TASK BRIEF:
Return the lines from the one that contains "Recreate this object" through the one that contains "import Sketcher", both included, exactly as written and with nothing added.

··· SOURCE RECORDS

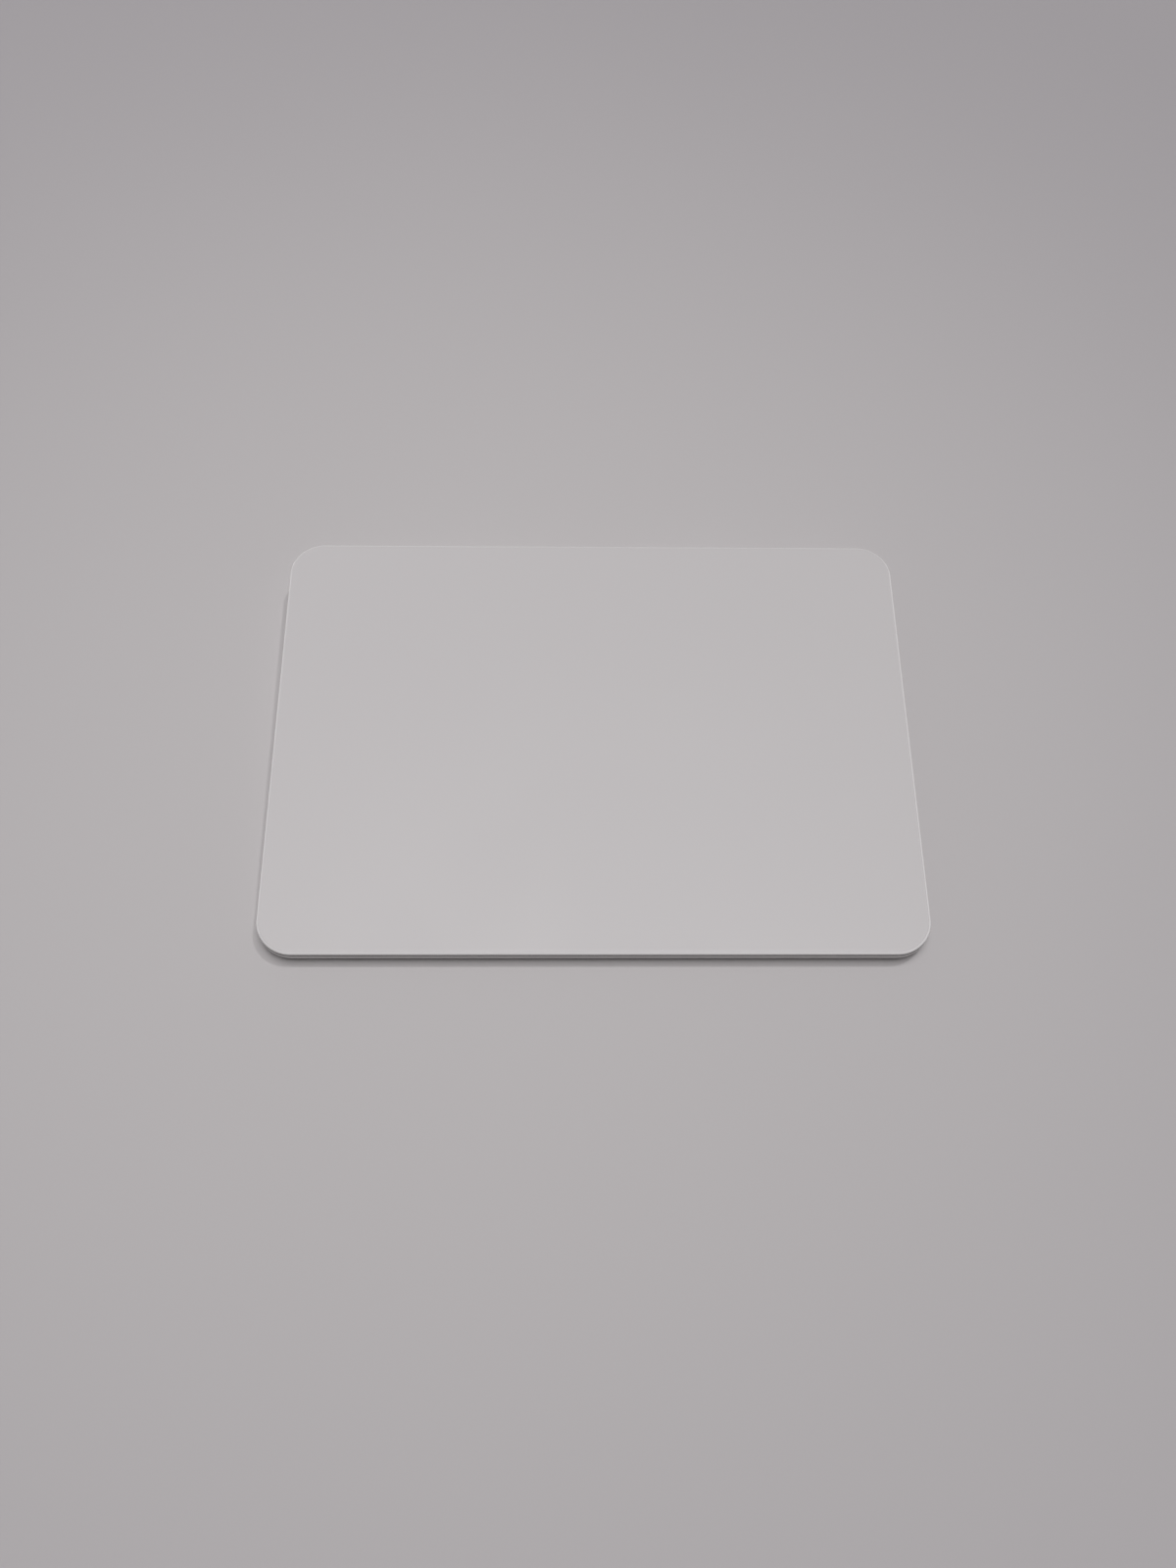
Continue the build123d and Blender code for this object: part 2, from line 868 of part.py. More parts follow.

······
··· SOURCE RECORDS

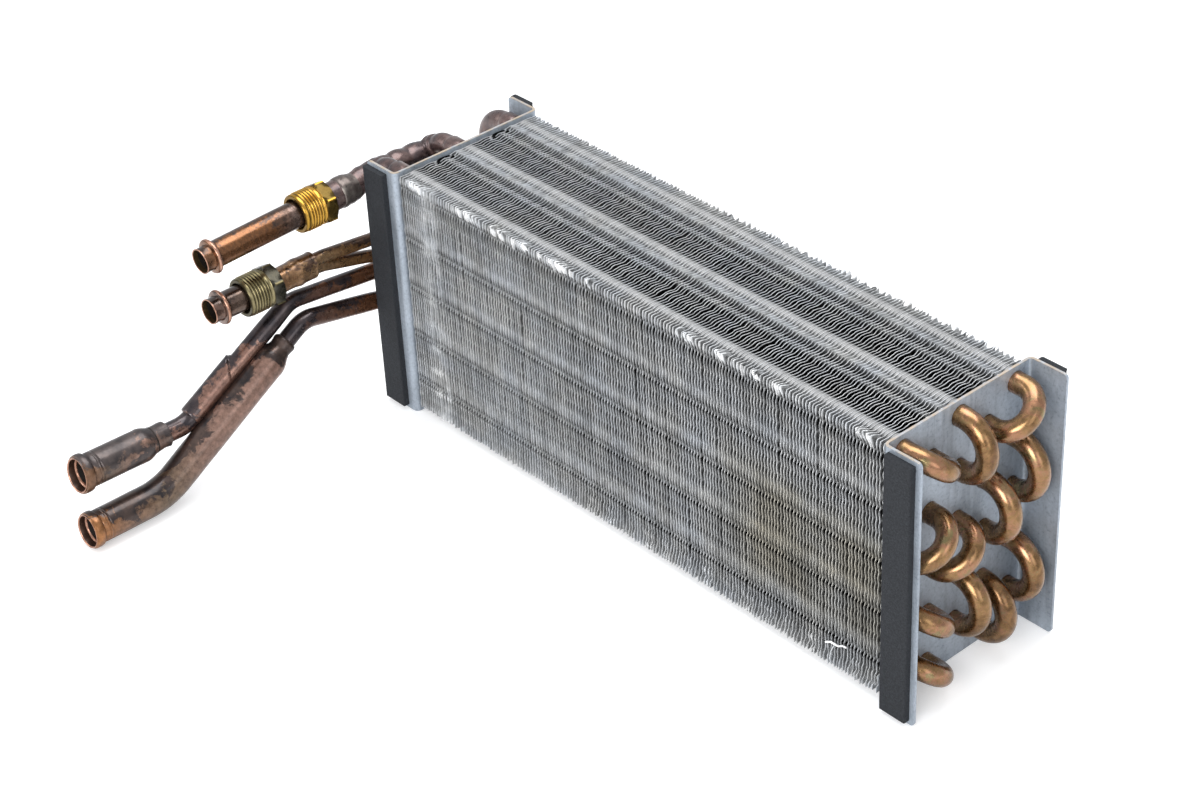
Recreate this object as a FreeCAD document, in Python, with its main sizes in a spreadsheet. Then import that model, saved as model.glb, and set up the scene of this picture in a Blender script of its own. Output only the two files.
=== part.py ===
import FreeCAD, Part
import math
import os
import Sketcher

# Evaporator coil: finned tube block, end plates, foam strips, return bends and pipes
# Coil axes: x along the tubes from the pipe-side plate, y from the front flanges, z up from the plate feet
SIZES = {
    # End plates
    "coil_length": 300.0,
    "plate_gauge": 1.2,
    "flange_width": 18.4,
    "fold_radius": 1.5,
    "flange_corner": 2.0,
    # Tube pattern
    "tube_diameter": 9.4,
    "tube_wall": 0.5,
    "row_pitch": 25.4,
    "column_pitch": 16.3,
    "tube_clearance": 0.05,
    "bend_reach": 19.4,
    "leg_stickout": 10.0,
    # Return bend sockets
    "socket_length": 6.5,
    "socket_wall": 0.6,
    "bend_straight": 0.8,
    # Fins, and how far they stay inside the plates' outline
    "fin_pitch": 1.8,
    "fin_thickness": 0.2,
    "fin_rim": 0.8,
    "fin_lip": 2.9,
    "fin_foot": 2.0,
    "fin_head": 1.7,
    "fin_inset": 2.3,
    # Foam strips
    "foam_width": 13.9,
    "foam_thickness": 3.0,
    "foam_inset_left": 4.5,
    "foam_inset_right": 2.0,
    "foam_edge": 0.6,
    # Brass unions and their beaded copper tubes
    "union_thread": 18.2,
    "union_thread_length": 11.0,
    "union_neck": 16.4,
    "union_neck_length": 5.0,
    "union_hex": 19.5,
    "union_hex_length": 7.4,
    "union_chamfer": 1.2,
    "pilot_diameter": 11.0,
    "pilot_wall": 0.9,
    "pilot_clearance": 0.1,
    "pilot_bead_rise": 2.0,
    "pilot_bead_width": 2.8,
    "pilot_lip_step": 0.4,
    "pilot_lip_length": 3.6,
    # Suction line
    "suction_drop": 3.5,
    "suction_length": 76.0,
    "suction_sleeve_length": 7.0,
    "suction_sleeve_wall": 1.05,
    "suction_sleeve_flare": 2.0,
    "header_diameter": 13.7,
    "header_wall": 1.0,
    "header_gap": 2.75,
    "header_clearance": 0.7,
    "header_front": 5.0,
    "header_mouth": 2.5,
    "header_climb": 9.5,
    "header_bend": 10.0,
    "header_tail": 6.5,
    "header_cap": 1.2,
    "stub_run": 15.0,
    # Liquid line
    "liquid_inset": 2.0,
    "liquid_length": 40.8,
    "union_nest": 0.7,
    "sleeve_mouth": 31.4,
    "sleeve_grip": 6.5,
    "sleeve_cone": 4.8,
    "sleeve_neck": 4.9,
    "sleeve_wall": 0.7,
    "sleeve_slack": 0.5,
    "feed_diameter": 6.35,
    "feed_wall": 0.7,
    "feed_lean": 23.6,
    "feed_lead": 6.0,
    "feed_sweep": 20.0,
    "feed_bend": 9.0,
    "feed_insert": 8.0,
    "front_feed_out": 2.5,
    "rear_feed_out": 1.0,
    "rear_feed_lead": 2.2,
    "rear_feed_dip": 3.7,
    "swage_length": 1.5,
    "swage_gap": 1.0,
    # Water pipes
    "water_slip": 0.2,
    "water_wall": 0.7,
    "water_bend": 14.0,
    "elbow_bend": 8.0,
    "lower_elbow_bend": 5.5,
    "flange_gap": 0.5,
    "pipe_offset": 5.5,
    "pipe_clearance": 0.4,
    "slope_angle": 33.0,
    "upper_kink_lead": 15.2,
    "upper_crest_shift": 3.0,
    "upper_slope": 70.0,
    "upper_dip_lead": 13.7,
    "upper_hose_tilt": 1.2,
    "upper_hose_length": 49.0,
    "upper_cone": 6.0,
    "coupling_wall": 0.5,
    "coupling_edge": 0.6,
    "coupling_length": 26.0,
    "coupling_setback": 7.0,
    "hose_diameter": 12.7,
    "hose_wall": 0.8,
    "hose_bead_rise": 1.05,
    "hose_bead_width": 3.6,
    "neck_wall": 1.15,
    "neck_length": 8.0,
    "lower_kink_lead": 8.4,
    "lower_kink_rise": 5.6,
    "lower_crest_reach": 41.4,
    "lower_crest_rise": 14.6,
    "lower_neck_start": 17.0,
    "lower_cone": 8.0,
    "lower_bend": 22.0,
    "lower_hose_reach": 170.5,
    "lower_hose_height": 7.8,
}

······

SOLVED PROBLEM:
Recreate this object as a FreeCAD document, in Python, with its main sizes in a spreadsheet. Then import that model, saved as model.glb, and set up the scene of this picture in a Blender script of its own. Output only the two files.
=== part.py ===
import FreeCAD, Part
import math
import os
import Sketcher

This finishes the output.